Anna’s adventures are interwoven with transcripts of the podcast. It’s difficult to make the sustained spoken voice come to life on the page, and these chapters don’t have the punch of the rest of the book. But this is an original idea carried out well. Mina’s storytelling is always vivid and exciting, and Anna is a complex, well-rounded figure — both fascinating and irritating in equal measure. And she fights hard whenit matters.

Kate Atkinson’s detective Jackson Brodie is only one player in Big Sky (Doubleday, £20). A whole range of characters, all of them finely drawn, are brought to life in this web of stories centred on the after-effects of the break up of a paedophilia ring. To take one strand: Vince Ives is a man facing divorce and unemployment, a terribly lonely figure washed up in Whitby. You’d think his life couldn’t get much worse, but then his wife is found dead, her head caved in with a golf club, and Vince is the prime suspect. Jackson Brodie saves Vince from suicide, and from then on is caught up in his life.

Many writers these days view working- class people either as victims to be saved or as feral beasts, so it’s refreshing to see them portrayed as wonderfully average human beings, driven by combinations of love and hate, desire, greed, compassion and so on. Every person here is written from the inside out, without any signs of prejudice. Atkinson saves judgment for when it matters: to bring wrongdoers to justice. Sad bastards, low-life heroes, pervy types: the streets of the seaside town are well-populated. A fantastic mosaic of a book.

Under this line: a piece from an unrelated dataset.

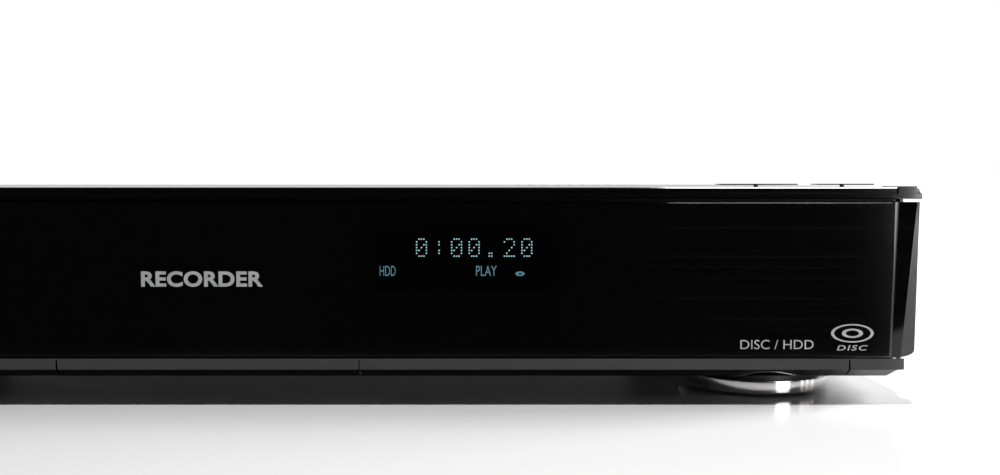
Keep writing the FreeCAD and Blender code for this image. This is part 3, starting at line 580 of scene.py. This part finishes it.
def brick(low, high, bevel=0.0):
    """A block between two corners, with its edges rounded."""
    shape = bmesh.new()
    bmesh.ops.create_cube(shape, size=1)
    size = [b - a for a, b in zip(low, high)]
    middle = [(a + b) / 2 for a, b in zip(low, high)]
    bmesh.ops.scale(shape, vec=size, verts=shape.verts)
    bmesh.ops.translate(shape, vec=middle, verts=shape.verts)
    if bevel:
        bmesh.ops.bevel(shape, geom=shape.edges[:], offset=bevel, segments=2, profile=0.5, affect="EDGES",
                        material=-1)
    return shape


# %% [markdown]
# ## The foot rings
# A foot ring is a turned, plated collar, straight outside with a soft shoulder above and
# below. Turning a closed profile with spin gives an even mesh whose reflections run round it
# cleanly, which the coarser solid does not, so the four new rings stand in for that solid.

# %% Turned foot rings
FEET_APART = 172 * MM
RING_R = (RING_HIGH.y - RING_LOW.y - FEET_APART) / 2
FEET_X = (RING_LOW.x + RING_R, RING_HIGH.x - RING_R)
FEET_Y = (RING_LOW.y + RING_R, RING_HIGH.y - RING_R)
FEET = [(x, y) for x in FEET_X for y in FEET_Y]
BORE = RING_R - 5.2 * MM
FOOT_LOW, FOOT_HIGH = RING_LOW.z, RING_HIGH.z
SHOULDER = [(0.04 * MM, 0.3 * MM), (0.12 * MM, 0.12 * MM), (0.3 * MM, 0.04 * MM), (0.7 * MM, 0)]
ring_line = [(BORE, FOOT_LOW)] + [(RING_R - back, FOOT_LOW + up) for back, up in reversed(SHOULDER)]
ring_line += [(RING_R, FOOT_LOW + 0.6 * MM), (RING_R, FOOT_HIGH - 0.5 * MM)]
ring_line += [(RING_R - back, FOOT_HIGH - up * 0.8) for back, up in SHOULDER] + [(BORE, FOOT_HIGH)]
turned_rings = join([spun(ring_line, (x, y, 0), steps=120) for x, y in FEET])
rings = smooth(piece("foot_ring_set", turned_rings, chrome, "case"), 50)
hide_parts("foot_rings")

# %% [markdown]
# ## The lit display
# The tube shows characters of five by seven round dots, each a phosphor spot behind its
# grid. The words and the disc sign are whole painted segments. All stand a hair in front of
# the tube's face, behind the smoked pane, and glow pale cyan with slightly uneven light.

# %% Glow
def glowing(name, dim, bright, strength):
    f = Finish(name)
    uneven = f.noise(700, 2.0)
    return f.skin(grey(0.02), 0.4 + uneven * 0.1, Emission_Color=f.mix(uneven, dim, bright),
                  Emission_Strength=strength)


dot_glow = glowing("phosphor_dots", (0.34, 0.72, 0.78), (0.62, 0.95, 0.98), 2.1)
word_glow = glowing("phosphor_words", (0.2, 0.5, 0.68), (0.36, 0.72, 0.86), 0.9)
GLYPHS = {
    "0": ("01110", "10001", "10011", "10101", "11001", "10001", "01110"),
    "2": ("01110", "10001", "00001", "00010", "00100", "01000", "11111"),
    ":": ("00000", "00100", "00100", "00000", "00100", "00100", "00000"),
    ".": ("00000", "00000", "00000", "00000", "00000", "01100", "01100"),
}
FACE = TUBE_LOW.y - 0.00006


CELL = 0.00541
PITCH = (0.000752, 0.000876)
DOT = 0.00047


def dots(text, left, top):
    """The lit dots of a line of characters, from its top left corner."""
    whole = bmesh.new()
    for place, letter in enumerate(text):
        for row, line in enumerate(GLYPHS[letter]):
            for column, lit in enumerate(line):
                if lit == "1":
                    at = Vector((left + place * CELL + column * PITCH[0], FACE, top - row * PITCH[1]))
                    turn = Matrix.Translation(at) @ Matrix.Rotation(math.pi / 2, 4, "X")
                    bmesh.ops.create_circle(whole, cap_ends=True, segments=10, radius=DOT / 2, matrix=turn)
    return whole


piece("time_dots", dots("0:00.20", left=0.0633, top=0.0490), dot_glow, "case")

# %% [markdown]
# Lettering starts as a text object, because fonts carry well-drawn outlines. It is turned
# into a mesh, fitted between given edges, and stood upright facing the front.

# %% Lettering
def lettering(name, text, left, right, low, high, y, finish, body, shear=0.0, bold=0.0, spacing=1.0):
    """A word between its left, right, low and high edges, on the upright plane at y."""
    curve = bpy.data.curves.new(name, "FONT")
    curve.body = text
    curve.offset = bold
    curve.shear = shear
    curve.space_character = spacing
    curve.resolution_u = 6
    drawn = bpy.data.objects.new(name, curve)
    bpy.context.collection.objects.link(drawn)
    bpy.context.view_layer.update()
    mesh = bpy.data.meshes.new_from_object(drawn.evaluated_get(bpy.context.evaluated_depsgraph_get()))
    bpy.data.objects.remove(drawn)
    shape = bmesh.new()
    shape.from_mesh(mesh)
    xs = [v.co.x for v in shape.verts]
    ys = [v.co.y for v in shape.verts]
    for v in shape.verts:
        across = (v.co.x - min(xs)) / (max(xs) - min(xs))
        up = (v.co.y - min(ys)) / (max(ys) - min(ys))
        v.co = Vector((left + (right - left) * across, y, low + (high - low) * up))
    return piece(name, shape, finish, body)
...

Written in 1968, Rafael Bernal’s The Mongolian Conspiracy (Pushkin Vertigo, £8.99) is a hidden classic. Filiberto Garcia, an ageing hit man, is employed by the Mexican police force. When rumours circulate of a plot to assassinate the US president on his visit to the country, Garcia is given the job of taking out the perpetrators before they can act. Rumours centre on the tiny Chinatown section of Mexico City. Garcia falls for a local shop-assistant, Marta, and the narrative weaves a tender offbeat love story with a violent, hard-hitting tale of redemption.

The spirit of noir haunts the pages. The point of view flows easily from first to third person, so that a paragraph might start off about Garcia, and then, before we know it, we’re inside his head, looking out at an increasingly treacherous world. Gritty, cruel in places, hypnotic and compelling, even by the standards of the period it’s a brutal read. There’s hardly anything in it that corresponds to our present-day values. Which begs the question: what has been lost over the years in terms of truth in storytelling, and what gained? There is no easy answer, only continued exploration.